Records that describe objects

____

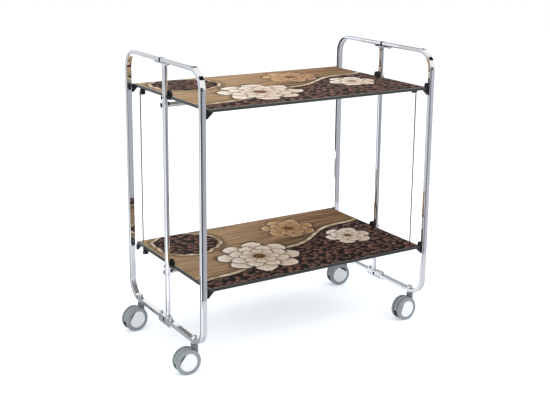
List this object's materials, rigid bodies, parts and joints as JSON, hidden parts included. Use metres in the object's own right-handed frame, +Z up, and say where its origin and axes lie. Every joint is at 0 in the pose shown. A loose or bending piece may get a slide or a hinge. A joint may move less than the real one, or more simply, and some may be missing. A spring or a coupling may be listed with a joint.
{
  "type": "folding serving trolley",
  "caption": "Folding serving trolley with two tilting rectangular trays linked by thin rods, chromed tubular end loops and swivelling twin-wheel casters.",
  "frame": {"origin": "on the floor, under the middle of the trolley's bounding box", "axes": "+X to the right along the trays' length, +Y to the rear, +Z up"},
  "size_m": [0.7063, 0.404, 0.72],
  "materials": {
    "chrome": "polished chrome on steel tube",
    "edge_trim": "glossy dark grey extruded edging",
    "printed_board": "laminate with a brown and cream printed pattern under a dull clear film",
    "black_plastic": "black moulded plastic",
    "grey_plastic": "grey moulded plastic",
    "grey_tyre": "soft grey tread",
    "white_cap": "white satin plastic",
    "steel": "bright steel"
  },
  "bodies": {
    "frame": {"half_frame_rear_left": "chrome", "half_frame_front_left": "chrome", "half_frame_rear_right": "chrome", "half_frame_front_right": "chrome", "end_plugs_left": "black_plastic", "end_plugs_right": "black_plastic", "post_left": "chrome", "post_right": "chrome", "top_bracket_left": "chrome", "top_bracket_right": "chrome", "bottom_bracket_left": "chrome", "bottom_bracket_right": "chrome", "lower_plate_left": "chrome", "lower_plate_right": "chrome", "hinge_pins": "chrome", "tilt_pins": "chrome", "cross_bar_upper": "chrome", "cross_bar_lower": "chrome", "cross_bar_screws": "chrome", "bar_saddles": "black_plastic", "caster_stems": "chrome", "caster_nuts": "chrome"},
    "upper_tray": {"upper_panel": "printed_board", "upper_edging": "edge_trim", "upper_pivot_blocks": "black_plastic", "upper_corner_clips": "black_plastic", "upper_rod_lugs": "black_plastic", "upper_rod_pins": "chrome"},
    "lower_tray": {"lower_panel": "printed_board", "lower_edging": "edge_trim", "lower_pivot_blocks": "black_plastic", "lower_corner_clips": "black_plastic", "lower_rod_lugs": "black_plastic", "lower_rod_pins": "chrome"},
    "rear_link": {"link_rod_left": "chrome"},
    "front_link": {"link_rod_right": "chrome"},
    "caster_front_left": {"housing_front_left": "grey_plastic", "axle_front_left": "steel"},
    "rolling_front_left_a": {"wheel_front_left_a": "grey_tyre", "cap_front_left_a": "white_cap"},
    "rolling_front_left_b": {"wheel_front_left_b": "grey_tyre", "cap_front_left_b": "white_cap"},
    "caster_rear_left": {"housing_rear_left": "grey_plastic", "axle_rear_left": "steel"},
    "rolling_rear_left_a": {"wheel_rear_left_a": "grey_tyre", "cap_rear_left_a": "white_cap"},
    "rolling_rear_left_b": {"wheel_rear_left_b": "grey_tyre", "cap_rear_left_b": "white_cap"},
    "caster_front_right": {"housing_front_right": "grey_plastic", "axle_front_right": "steel"},
    "rolling_front_right_a": {"wheel_front_right_a": "grey_tyre", "cap_front_right_a": "white_cap"},
    "rolling_front_right_b": {"wheel_front_right_b": "grey_tyre", "cap_front_right_b": "white_cap"},
    "caster_rear_right": {"housing_rear_right": "grey_plastic", "axle_rear_right": "steel"},
    "rolling_rear_right_a": {"wheel_rear_right_a": "grey_tyre", "cap_rear_right_a": "white_cap"},
    "rolling_rear_right_b": {"wheel_rear_right_b": "grey_tyre", "cap_rear_right_b": "white_cap"}
  },
  "joints": [
    {"name": "upper_tray_tilt", "type": "hinge", "parent": "frame", "child": "upper_tray", "pos_m": [0.01999, 0, 0.626], "axis": [1, 0, 0], "range_deg": [0, 80]},
    {"name": "lower_tray_tilt", "type": "hinge", "parent": "frame", "child": "lower_tray", "pos_m": [0.01999, 0, 0.2125], "axis": [1, 0, 0], "range_deg": [0, 80]},
    {"name": "rear_link_swing", "type": "hinge", "parent": "upper_tray", "child": "rear_link", "pos_m": [-0.29021, 0.151, 0.613], "axis": [1, 0, 0], "range_deg": [-80, 0]},
    {"name": "front_link_swing", "type": "hinge", "parent": "upper_tray", "child": "front_link", "pos_m": [0.33019, -0.153, 0.613], "axis": [1, 0, 0], "range_deg": [-80, 0]},
    {"name": "swivel_front_left", "type": "hinge", "parent": "frame", "child": "caster_front_left", "pos_m": [-0.30101, -0.1485, 0.06], "axis": [0, 0, 1], "continuous": true},
    {"name": "roll_front_left_a", "type": "hinge", "parent": "caster_front_left", "child": "rolling_front_left_a", "pos_m": [-0.32098, -0.14745, 0.031], "axis": [0.0523, 0.9986, 0], "continuous": true},
    {"name": "roll_front_left_b", "type": "hinge", "parent": "caster_front_left", "child": "rolling_front_left_b", "pos_m": [-0.32098, -0.14745, 0.031], "axis": [0.0523, 0.9986, 0], "continuous": true},
    {"name": "swivel_rear_left", "type": "hinge", "parent": "frame", "child": "caster_rear_left", "pos_m": [-0.30101, 0.1485, 0.06], "axis": [0, 0, 1], "continuous": true},
    {"name": "roll_rear_left_a", "type": "hinge", "parent": "caster_rear_left", "child": "rolling_rear_left_a", "pos_m": [-0.32082, 0.14572, 0.031], "axis": [-0.1392, 0.9903, 0], "continuous": true},
    {"name": "roll_rear_left_b", "type": "hinge", "parent": "caster_rear_left", "child": "rolling_rear_left_b", "pos_m": [-0.32082, 0.14572, 0.031], "axis": [-0.1392, 0.9903, 0], "continuous": true},
    {"name": "swivel_front_right", "type": "hinge", "parent": "frame", "child": "caster_front_right", "pos_m": [0.34099, -0.1485, 0.06], "axis": [0, 0, 1], "continuous": true},
    {"name": "roll_front_right_a", "type": "hinge", "parent": "caster_front_right", "child": "rolling_front_right_a", "pos_m": [0.32102, -0.14955, 0.031], "axis": [-0.0523, 0.9986, 0], "continuous": true},
    {"name": "roll_front_right_b", "type": "hinge", "parent": "caster_front_right", "child": "rolling_front_right_b", "pos_m": [0.32102, -0.14955, 0.031], "axis": [-0.0523, 0.9986, 0], "continuous": true},
    {"name": "swivel_rear_right", "type": "hinge", "parent": "frame", "child": "caster_rear_right", "pos_m": [0.34099, 0.1485, 0.06], "axis": [0, 0, 1], "continuous": true},
    {"name": "roll_rear_right_a", "type": "hinge", "parent": "caster_rear_right", "child": "rolling_rear_right_a", "pos_m": [0.3211, 0.15059, 0.031], "axis": [0.1045, 0.9945, 0], "continuous": true},
    {"name": "roll_rear_right_b", "type": "hinge", "parent": "caster_rear_right", "child": "rolling_rear_right_b", "pos_m": [0.3211, 0.15059, 0.031], "axis": [0.1045, 0.9945, 0], "continuous": true}
  ],
  "couplings": [
    {"joint": "lower_tray_tilt", "follows": "upper_tray_tilt", "ratio": 1},
    {"joint": "rear_link_swing", "follows": "upper_tray_tilt", "ratio": -1},
    {"joint": "front_link_swing", "follows": "upper_tray_tilt", "ratio": -1}
  ]
}
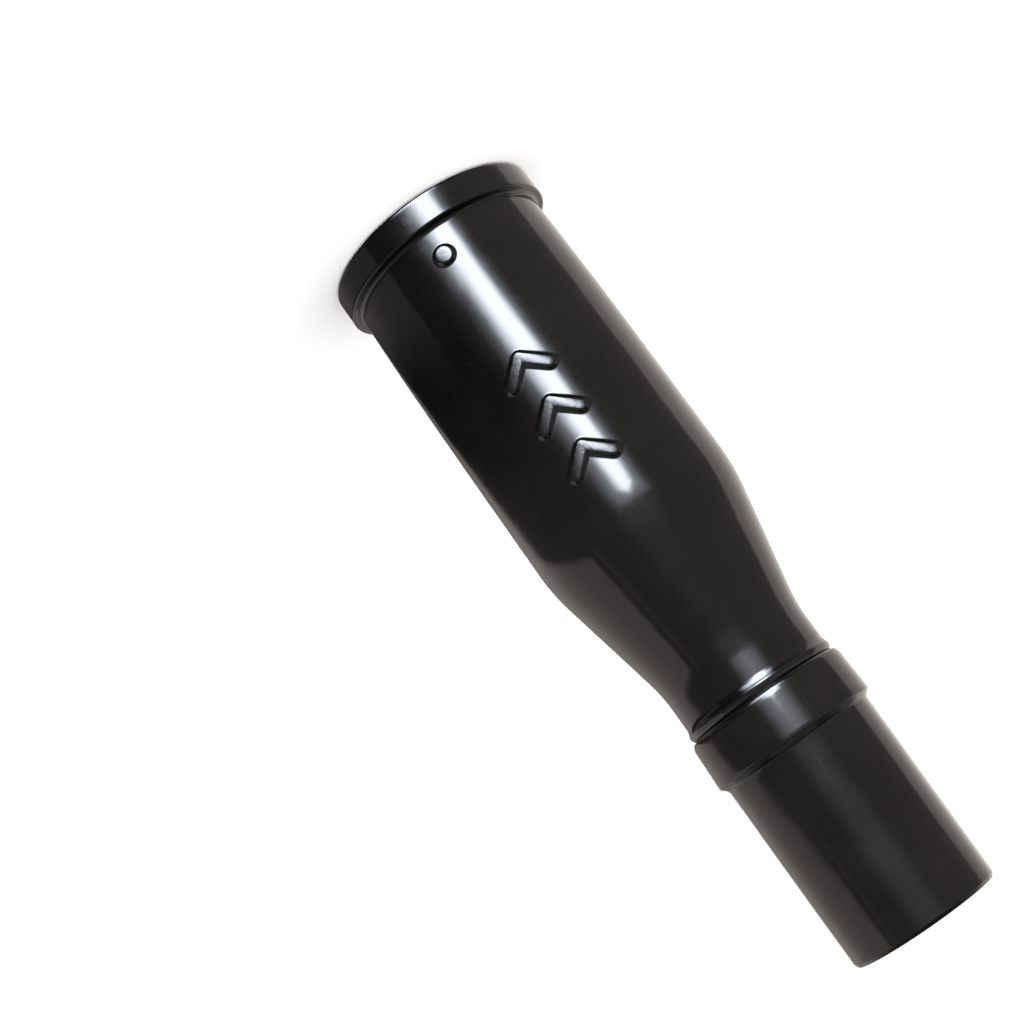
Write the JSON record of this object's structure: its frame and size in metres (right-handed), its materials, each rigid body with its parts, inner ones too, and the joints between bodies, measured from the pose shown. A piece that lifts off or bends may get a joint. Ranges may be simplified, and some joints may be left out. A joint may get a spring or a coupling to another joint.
{
  "type": "spark plug cap",
  "caption": "Straight suppressor spark plug cap: flanged glossy moulded body tapering to a neck, with a banded rubber boot for the ignition lead.",
  "frame": {"origin": "centre of the flange's end face, where the plug goes in and where the cap stands", "axes": "+Z along the cap's axis towards the lead; -Y through the middle of the raised marks on the skirt"},
  "size_m": [0.024, 0.024, 0.085],
  "materials": {
    "phenolic": "glossy black phenolic moulding",
    "boot_rubber": "satin black moulded rubber",
    "seal_rubber": "matt black moulded rubber",
    "brass": "turned brass",
    "spring_steel": "drawn spring wire",
    "fibre": "pressed fibre",
    "ceramic": "unglazed ceramic",
    "plating": "plated pressed cup"
  },
  "bodies": {
    "root": {"cap_body": "phenolic", "cable_boot": "boot_rubber", "plug_seal": "seal_rubber", "plug_terminal": "brass", "terminal_clip": "spring_steel", "terminal_washer": "fibre", "resistor_rod": "ceramic", "resistor_cap_plug_side": "plating", "resistor_cap_cable_side": "plating", "contact_spring": "spring_steel", "cable_insert": "brass", "cable_screw": "brass"}
  },
  "joints": []
}
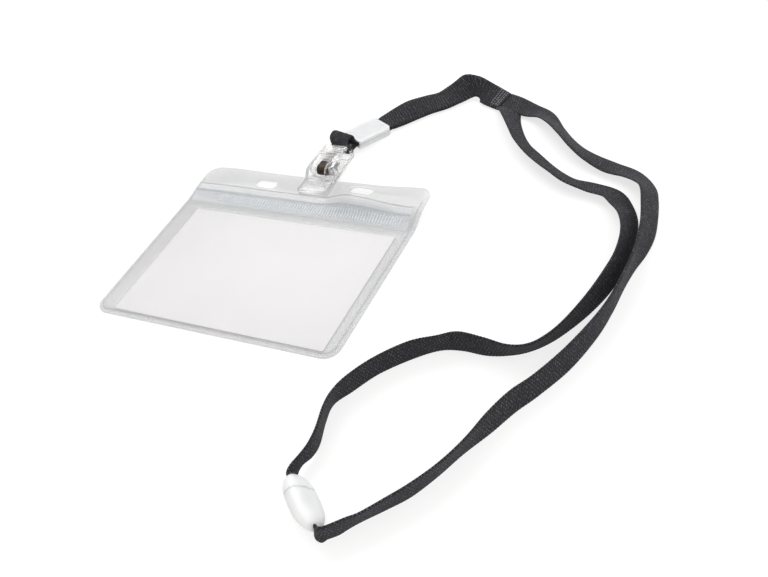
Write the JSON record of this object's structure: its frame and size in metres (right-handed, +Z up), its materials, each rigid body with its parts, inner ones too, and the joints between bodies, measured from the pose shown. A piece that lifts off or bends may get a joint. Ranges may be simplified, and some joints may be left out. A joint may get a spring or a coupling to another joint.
{
  "type": "badge holder",
  "caption": "Zip-top clear vinyl badge pouch with a white insert card, on a sprung clear clip with a crimped charcoal neck strap and a breakaway buckle",
  "frame": {"origin": "on the table under the pouch, halfway across it and 48 mm above its bottom edge", "axes": "+X along the pouch's width to the right, +Y from the pouch towards the clip, +Z up from the table"},
  "size_m": [0.2011, 0.2341, 0.0109],
  "materials": {
    "clear_vinyl": "clear soft vinyl film, glossy, slightly grey",
    "zip_plastic": "clear extruded zip strip with fine cross lines",
    "card_stock": "plain white card, matt",
    "clear_plastic": "clear moulded plastic, glossy",
    "steel_pin": "plain bright steel pin",
    "dark_spring": "oiled dark brown spring steel",
    "milky_plastic": "milky white moulded plastic, half matt",
    "strap_webbing": "charcoal polyester webbing with a fine ribbed weave",
    "stitch_thread": "grey sewing thread"
  },
  "bodies": {
    "strap": {"stem_strap": "strap_webbing", "leg_a_strap": "strap_webbing", "leg_b_strap": "strap_webbing", "joint_stitching": "stitch_thread", "clip_strap_loop": "strap_webbing", "crimp_top_shell": "milky_plastic", "crimp_bottom_shell": "milky_plastic", "leg_b_end_loop": "strap_webbing", "breakaway_plug": "milky_plastic"},
    "clip": {"clip_lower_arm": "clear_plastic", "clip_pin": "steel_pin", "clip_spring": "dark_spring"},
    "clip_lever": {"clip_upper_arm": "clear_plastic"},
    "pouch": {"back_film": "clear_vinyl", "front_film": "clear_vinyl", "zip_groove_strip": "zip_plastic"},
    "card": {"insert_card": "card_stock"},
    "zip_lip": {"zip_rib_strip": "zip_plastic"},
    "buckle_socket": {"breakaway_socket": "milky_plastic", "leg_a_end_loop": "strap_webbing"}
  },
  "joints": [
    {"name": "clip_swing", "type": "hinge", "parent": "strap", "child": "clip", "pos_m": [0.002, 0.0648, 0.0036], "axis": [-1, 0, 0], "range_deg": [-40, 60]},
    {"name": "clip_jaw", "type": "hinge", "parent": "clip", "child": "clip_lever", "pos_m": [0.002, 0.0475, 0.0043], "axis": [-1, 0, 0], "range_deg": [0, 20], "stiffness_Nm_per_rad": 0.1, "springref_deg": -20.05, "deforming": ["clip_spring"]},
    {"name": "pouch_release", "type": "slide", "parent": "clip", "child": "pouch", "axis": [0, -1, 0], "range_m": [0, 0.012]},
    {"name": "card_slide", "type": "slide", "parent": "pouch", "child": "card", "axis": [0, 1, 0], "range_m": [0, 0.004]},
    {"name": "zip_open", "type": "slide", "parent": "pouch", "child": "zip_lip", "axis": [0, 0, 1], "range_m": [0, 0.003], "deforming": ["front_film"]},
    {"name": "breakaway_release", "type": "slide", "parent": "strap", "child": "buckle_socket", "axis": [0.7373, -0.6756, 0], "range_m": [0, 0.008], "deforming": ["leg_a_strap"]}
  ]
}
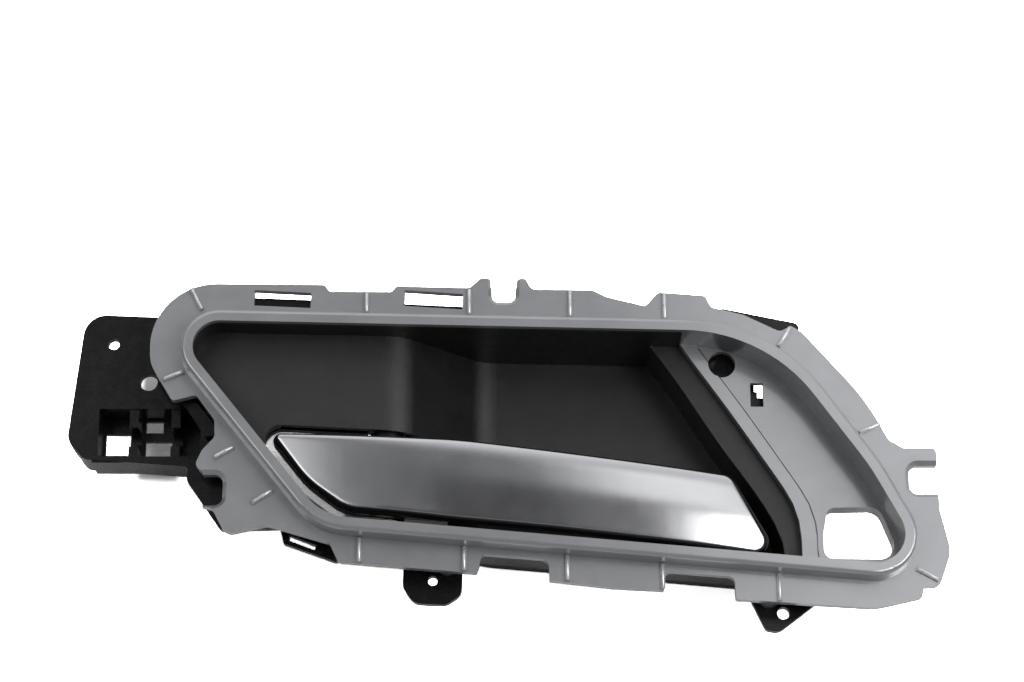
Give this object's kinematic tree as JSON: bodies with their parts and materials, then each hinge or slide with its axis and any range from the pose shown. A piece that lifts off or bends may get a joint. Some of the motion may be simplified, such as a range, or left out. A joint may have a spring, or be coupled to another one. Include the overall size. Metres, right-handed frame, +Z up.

____

### TASK BRIEF
Whichever lines contain the string "bodies", select and copy them.

### WORKED ANSWER
List this object's materials, rigid bodies, parts and joints as JSON, hidden parts included. Use metres in the object's own right-handed frame, +Z up, and say where its origin and axes lie. Every joint is at 0 in the pose shown. A loose or bending piece may get a slide or a hinge. A joint may move less than the real one, or more simply, and some may be missing. A spring or a coupling may be listed with a joint.
  "bodies": {
Write the JSON record of this object's structure: its frame and size in metres (right-handed), its materials, each rigid body with its parts, inner ones too, and the joints between bodies, measured from the pose shown. A piece that lifts off or bends may get a joint. Ranges may be simplified, and some joints may be left out. A joint may get a spring or a coupling to another joint.
  "bodies": {
Write the JSON record of this object's structure: its frame and size in metres (right-handed, +Z up), its materials, each rigid body with its parts, inner ones too, and the joints between bodies, measured from the pose shown. A piece that lifts off or bends may get a joint. Ranges may be simplified, and some joints may be left out. A joint may get a spring or a coupling to another joint.
  "bodies": {
Give this object's kinematic tree as JSON: bodies with their parts and materials, then each hinge or slide with its axis and any range from the pose shown. A piece that lifts off or bends may get a joint. Some of the motion may be simplified, such as a range, or left out. A joint may have a spring, or be coupled to another one. Include the overall size. Metres, right-handed frame, +Z up.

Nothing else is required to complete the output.